*WHAT YOU NEED TO DO:* Report every line in the listing below where the string "objects" shows up.

*SOURCE DATA:*
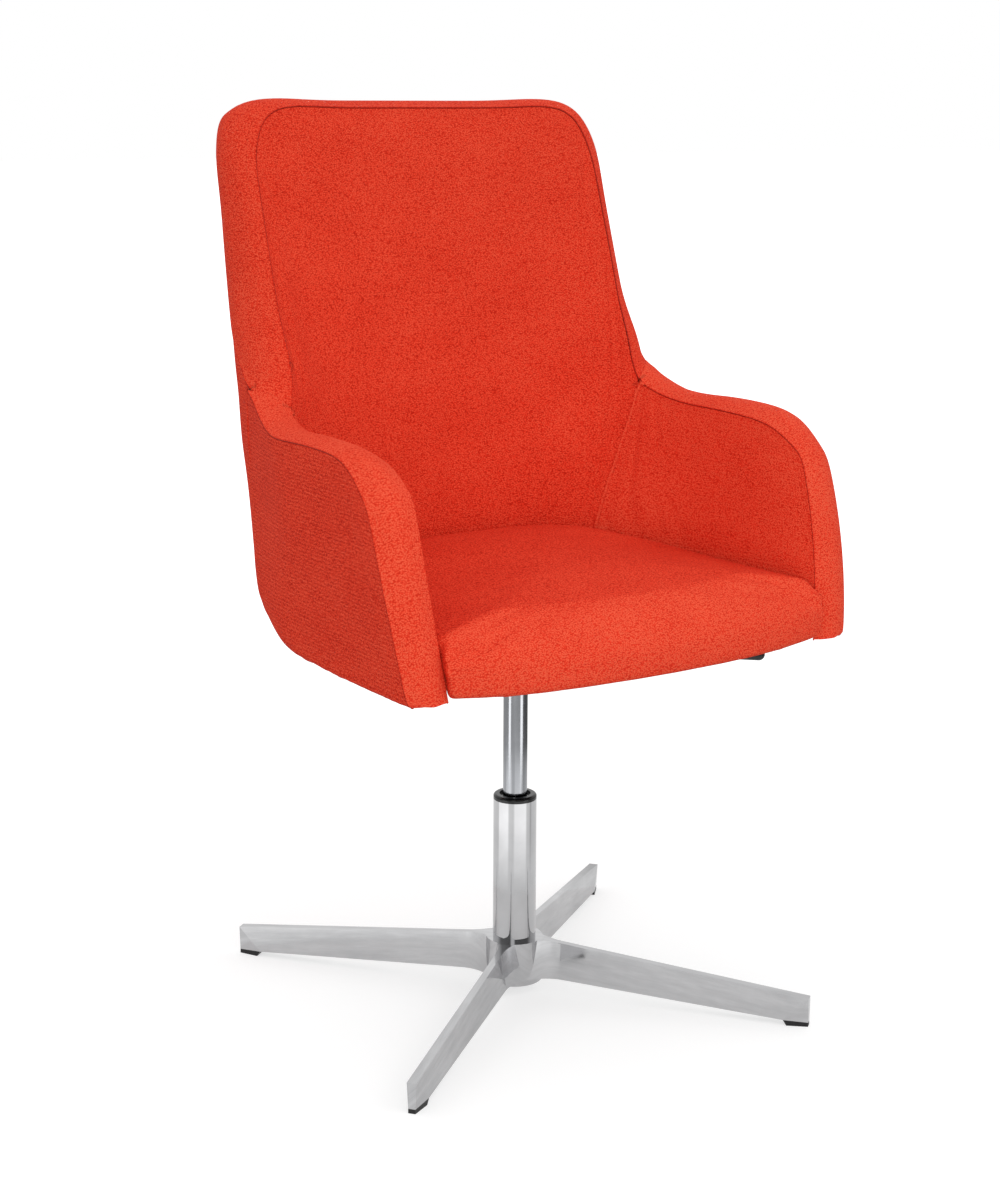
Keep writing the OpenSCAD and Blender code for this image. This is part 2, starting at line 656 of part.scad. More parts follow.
module taper_socket() {
    color("silver") translate([0, 0, socket_low]) difference() {
        cylinder(r = cylinder_r + socket_wall, h = socket_h);
        cylinder(r1 = cylinder_r, r2 = cylinder_r - taper_in, h = socket_h);
    }
}
head_h = 5;
module seat_bolts() {
    color("silver") for (x = [-1, 1], y = [-1, 1])
        translate([x * bolt_pitch / 2, y * bolt_pitch / 2, plate_z]) {
            translate([0, 0, -head_h]) cylinder(r = bolt_d * 0.8, h = head_h, $fn = 6);
            cylinder(d = bolt_d, h = plate_t + board_t - 2);
        }
}

// Base: four hollow legs round a hub, with a rounded web between each two
underside = 0.0536;
side_slope = 0.123;
leg_foot_half = leg_half + side_slope * (leg_end_h - pad_t);
flat_r = 35;
function below(u) = pad_t + (base_r - u) * underside;
web_mid = (hub_top + below(web_r)) / 2;
function half_width(z) = leg_foot_half - side_slope * (z - below(web_r));
web_axis = web_r + half_width(web_mid);
module roof(width, drop = 0) {
    rotate([90, 0, 0]) linear_extrude(width, center = true)
        polygon([[-base_r, -1], [base_r, -1], [base_r, leg_end_h - drop], [flat_r, hub_top - drop],
            [-flat_r, hub_top - drop], [-base_r, leg_end_h - drop]]);
}
// A bar with drafted sides along one leg, from u to v, with its lower half width
module bar(from, to, half) {
    translate([0, 0, below(0)]) rotate([0, atan(underside), 0]) translate([from, 0, 0])
        rotate([90, 0, 90]) linear_extrude(to - from)
            polygon([[-half, 0], [half, 0], [half - side_slope * hub_top, hub_top],
                [-half + side_slope * hub_top, hub_top]]);
}
tip_half = 4;
module tip_cut(side) {
    top = [base_r, side * leg_half, leg_end_h];
    inner = [base_r - pad_l, side * leg_foot_half, below(base_r - pad_l)];
    end = [base_r, side * tip_half, pad_t];
    outer = [base_r + 30, side * 40, pad_t - 20];
    points = [top + (top - inner) * 0.1 + (top - end) * 0.1, inner + (inner - top) * 0.3,
        end + (end - top) * 0.3, outer];
    turned = side > 0 ? [[0, 2, 1], [0, 1, 3], [1, 2, 3], [2, 0, 3]]
        : [[0, 1, 2], [0, 3, 1], [1, 3, 2], [2, 3, 0]];
    polyhedron(points, turned);
}
pocket_ends = [flat_r + 16, 130, 134, 222, 226, base_r - pad_l - 4];
hub_low = pad_t + 9;
pad_in = base_r - pad_l;
stem_u = base_r - pad_l * 0.55;
stem_l = 12;
module star_base() {
    core_low = below(web_axis);
    cone_low = core_low - 2;
    color(polished) rotate(45 + base_turn) difference() {
        union() {
            for (a = [0 : 90 : 270]) rotate(a) intersection() {
                bar(0, base_r * 1.05, leg_foot_half);
                roof(4 * leg_foot_half);
            }
            intersection() {
                difference() {
                    translate([-web_axis, -web_axis, core_low])
                        cube([2 * web_axis, 2 * web_axis, hub_top]);
                    for (a = [0 : 90 : 270]) rotate(a) translate([web_axis, web_axis, cone_low])
                        cylinder(r1 = web_axis - half_width(cone_low),
                            r2 = web_axis - half_width(hub_top + 1), h = hub_top + 1 - cone_low, $fn = 96);
                }
                roof(4 * web_axis);
                rotate(90) roof(4 * web_axis);
            }
            translate([0, 0, hub_low]) cylinder(r = tube_r + 8, h = hub_top - hub_low);
        }
        translate([0, 0, -1]) cylinder(r = tube_r, h = hub_top + 2);
        for (a = [0 : 90 : 270]) rotate(a) {
            for (k = [0, 2, 4]) intersection() {
                translate([0, 0, -1]) bar(pocket_ends[k], pocket_ends[k + 1], leg_foot_half - cast_wall);
                roof(4 * leg_foot_half, cast_wall);
            }
            translate([stem_u, 0, 0]) cylinder(r = stem_d / 2, h = below(stem_u) + stem_l);
            tip_cut(1);
            tip_cut(-1);
        }
    }
}
module foot_pad(k) {
    color("black") rotate(45 + base_turn + 90 * k) {
        intersection() {
            linear_extrude(3 * pad_t)
                polygon([[pad_in, -leg_foot_half], [base_r, -tip_half], [base_r, tip_half],
                    [pad_in, leg_foot_half]]);
            rotate([90, 0, 0]) linear_extrude(3 * leg_foot_half, center = true)
                polygon([[pad_in + 4, 0], [base_r, 0], [base_r, pad_t], [pad_in, below(pad_in)]]);
        }
        translate([stem_u, 0, pad_t / 2])
            cylinder(r = stem_d / 2, h = below(stem_u) + stem_l - pad_t / 2 - 0.5);
    }
}
module foot_pad_1() { foot_pad(2); }
module foot_pad_2() { foot_pad(3); }
module foot_pad_3() { foot_pad(0); }
module foot_pad_4() { foot_pad(1); }

star_base();
foot_pad_1();
foot_pad_2();
foot_pad_3();
foot_pad_4();
column_tube();
guide_bush();
bearing_lower();
bearing_balls();
bearing_upper();
rod_clip();
bump_ring();
piston_rod();
piston();
gas_cylinder();
rod_guide();
release_pin();
seat_plate();
taper_socket();
lever_bracket();
seat_bolts();
release_lever();
lever_grip();
seat_board();
dust_cover();
shell_ply();
outside_back();
outside_arm_left();
outside_arm_right();
border_back_roll();
border_arm_left();
border_arm_right();
inside_back();
inside_arm_left();
inside_arm_right();
seat_cushion();
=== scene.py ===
import json
import math

import bmesh
import bpy
import numpy as np
from mathutils import Matrix, Vector, noise
from mathutils.bvhtree import BVHTree
from mathutils.kdtree import KDTree


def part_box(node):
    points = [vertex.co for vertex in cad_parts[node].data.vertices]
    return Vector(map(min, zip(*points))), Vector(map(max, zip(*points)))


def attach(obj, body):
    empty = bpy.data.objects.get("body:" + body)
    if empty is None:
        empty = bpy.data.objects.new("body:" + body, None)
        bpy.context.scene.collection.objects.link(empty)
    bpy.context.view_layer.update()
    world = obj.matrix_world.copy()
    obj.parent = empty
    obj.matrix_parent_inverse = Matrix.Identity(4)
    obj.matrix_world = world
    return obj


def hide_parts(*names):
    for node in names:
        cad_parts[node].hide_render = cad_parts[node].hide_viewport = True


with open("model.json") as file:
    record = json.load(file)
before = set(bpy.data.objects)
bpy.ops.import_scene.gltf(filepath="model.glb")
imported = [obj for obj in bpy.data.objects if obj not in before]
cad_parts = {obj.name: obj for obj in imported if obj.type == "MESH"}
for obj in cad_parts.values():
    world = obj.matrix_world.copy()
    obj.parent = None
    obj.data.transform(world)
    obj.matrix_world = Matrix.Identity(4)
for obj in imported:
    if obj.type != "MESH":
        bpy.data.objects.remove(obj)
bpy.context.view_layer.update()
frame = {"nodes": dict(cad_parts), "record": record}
nodes = frame["nodes"]
scene = bpy.context.scene

# The photograph's height in pixels, and its camera
PHOTO_H = 1200
FOCAL_PX = 2206.4
CAMERA_AT = Vector((-1.3655, -2.0164, 1.0275))
CAMERA_BACK = Vector((-0.5404, -0.8111, 0.2238))
CAMERA_ROLL = math.radians(0.25)
SENSOR_MM = 36.0

MM = 0.001


# Camera


def add_camera():
    data = bpy.data.cameras.new("camera")
    data.sensor_fit = "VERTICAL"
    data.sensor_height = SENSOR_MM
    data.lens = SENSOR_MM * FOCAL_PX / PHOTO_H
    data.clip_end = 50
    camera = bpy.data.objects.new("camera", data)
    turn = CAMERA_BACK.to_track_quat("Z", "Y").to_matrix().to_4x4()
    camera.matrix_world = Matrix.Translation(CAMERA_AT) @ turn @ Matrix.Rotation(CAMERA_ROLL, 4, "Z")
    scene.collection.objects.link(camera)
    scene.camera = camera


# Materials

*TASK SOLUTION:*
    empty = bpy.data.objects.get("body:" + body)
        empty = bpy.data.objects.new("body:" + body, None)
        bpy.context.scene.collection.objects.link(empty)
before = set(bpy.data.objects)
imported = [obj for obj in bpy.data.objects if obj not in before]
        bpy.data.objects.remove(obj)
    camera = bpy.data.objects.new("camera", data)
    scene.collection.objects.link(camera)